The young man entered the room carrying a silver ice bucket with the champagne in it and a silver tray with three cut-crystal glasses. He found a place on the table for the bucket and glasses, all the while craning his neck, trying to see into the other room, where someone panted ferociously for breath. It was a dreadful, harrowing sound. . . .
Methodically, the way he did everything, the doctor went about the business of working the cork out of the bottle. He did it in such a way as to minimize, as much as possible, the festive explosion. He poured three glasses and, out of habit, pushed the cork back into the neck of the bottle. . . . Olga momentarily released her grip on Chekhov’s hand—a hand, she said later, that burned her fingers. She arranged another pillow behind his head. Then she put the cool glass of champagne against Chekhov’s palm. . . .

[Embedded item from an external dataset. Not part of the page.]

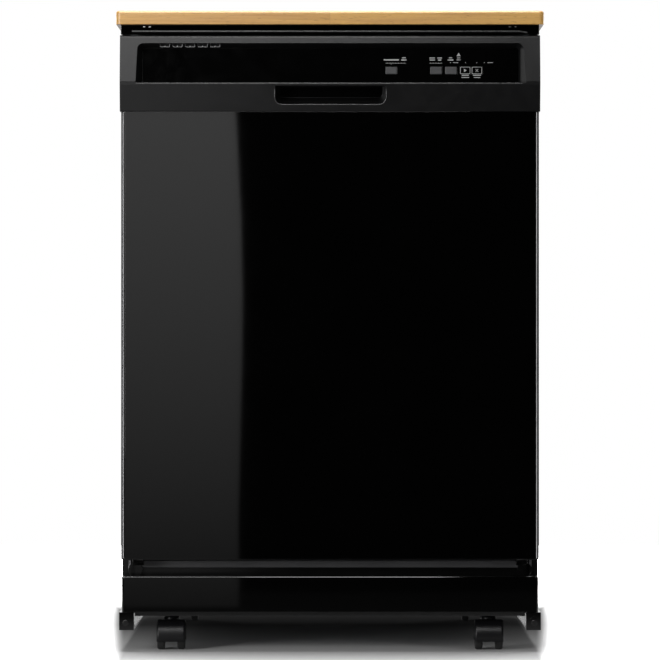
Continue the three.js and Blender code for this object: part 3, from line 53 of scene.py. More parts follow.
CABINET_X = 305.5
DOOR_X, DOOR_FRONT, DOOR_REAR = 303.7, -325, -283.3
DOOR_BOTTOM, PANEL_TOP, CONSOLE_TOP = 134.7, 785.7, 896.9
LIP_Y, LIP_Z = -330, 826.3
RECESS_FLOOR = -305
FASCIA_FRONT = -310.3
BUTTON_Z = 846.2
FRAME_BOTTOM, FRAME_TOP = 898.4, 911.4
TUB_X, TUB_FRONT, TUB_REAR, TUB_TOP = 272, -258, 268, 868
TROUGH_FLOOR = 150
BASKET_X = 243
CASTERS = {
    "front_left": (-232.5, -264), "front_right": (232.5, -264),
    "rear_left": (-232.5, 264), "rear_right": (232.5, 264),
}
WHEEL_TRAIL, WHEEL_RADIUS, CASTER_TOP = 13, 20, 48
SIDES = (("left", -1), ("right", 1))

# ---- Mesh helpers: every length is in millimetres ----

PLACE = {
    "x": lambda u, v, w: (w, u, v),
    "y": lambda u, v, w: (u, w, v),
    "z": lambda u, v, w: (u, v, w),
}


def add(name, data):
    """New object in the scene."""
    obj = bpy.data.objects.new(name, data)
    bpy.context.scene.collection.objects.link(obj)
    return obj


def mesh_of(bm):
    mesh = bpy.data.meshes.new("shape")
    bm.to_mesh(mesh)
    bm.free()
    return mesh


def shape(bm):
    """The bmesh as an object in the scene, in metres."""
    bmesh.ops.recalc_face_normals(bm, faces=bm.faces[:])
    mesh = mesh_of(bm)
    mesh.transform(Matrix.Scale(MM, 4))
    return add("shape", mesh)


def turns(count):
    """Angles of equal steps once round."""
    return [2 * math.pi * k / count for k in range(count)]


def around(centre, radius, angle):
    return centre[0] + radius * math.cos(angle), centre[1] + radius * math.sin(angle)


def spread(count, a, b):
    """Places from a to b at equal distances."""
    return [a + (b - a) * k / (count - 1) for k in range(count)]


def rounded(corners, steps=6):
    """Polygon whose corners (u, v, radius) are rounded by arcs."""
    points = []
    for i, (u, v, *radius) in enumerate(corners):
        here = Vector((u, v))
        if not radius or not radius[0]:
            points.append(here)
            continue
        r = radius[0]
        back = (Vector(corners[i - 1][:2]) - here).normalized()
        ahead = (Vector(corners[(i + 1) % len(corners)][:2]) - here).normalized()
        half = back.angle(ahead) / 2
        middle = here + (back + ahead).normalized() * (r / math.sin(half))
        start = here + back * (r / math.tan(half)) - middle
        turn = math.copysign(math.pi - 2 * half, -back.cross(ahead))
        for k in range(steps + 1):
            points.append(middle + Matrix.Rotation(turn * k / steps, 2) @ start)
    return points


def rect(u, v):
    return [(u[0], v[0]), (u[1], v[0]), (u[1], v[1]), (u[0], v[1])]


def round_rect(u, v, radius, steps=6):
    return rounded([(*corner, radius) for corner in rect(u, v)], steps)


def spun_rect(centre, u, v, turn):
    """Rectangle with the spans u and v, turned about zero and then moved to a centre."""
    spin = Matrix.Rotation(turn, 2)
    return [Vector(centre) + spin @ Vector(corner) for corner in rect(u, v)]


def grown(span, by):
    return span[0] - by, span[1] + by


def spans(node):
    """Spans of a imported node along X, Y and Z, in millimetres."""
    low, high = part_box(node)
    return [(a / MM, b / MM) for a, b in zip(low, high)]


def disc(centre, radius, sides=32):
    return [Vector(around(centre, radius, a)) for a in turns(sides)]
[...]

“Errand” is one of those hybrid works in which real historical figures and events are combined with invented ones, so that the nonspecialist reader has no way of knowing which is which. In this case, the expert on Chekhov’s death that the reader of these pages has become will be able to sort out what Carver invented and what he took from the primary and secondary sources. And he may well conclude that Carver has sinned as greatly against the spirit of fiction as Callow has sinned against the spirit of fact. As Callow does not inform us of what he lifted from Carver, so Carver does not inform us of what he lifted from Olga and the biographers. The young porter is his invention, but Schwöhrer, Rabeneck, Olga, and Anton are not. Nor is he the author of the “plot” of the death scene. The author is Olga. Her powerful narrative is the skeleton on which all the subsequent death scenes hang, Carver’s included. Callow’s appropriations of Carver’s fictionalizations—which are only a degree more imaginative than those of Magarshack, Toumanova, Gilles, et al.—provide a Gogolian twist to the chronicle of the writing of Chekhov’s death scene. It is all so dizzyingly mixed up that the moral is a little hard to make out. “Don’t put ice on an empty stomach!” may be the one we will have to settle for.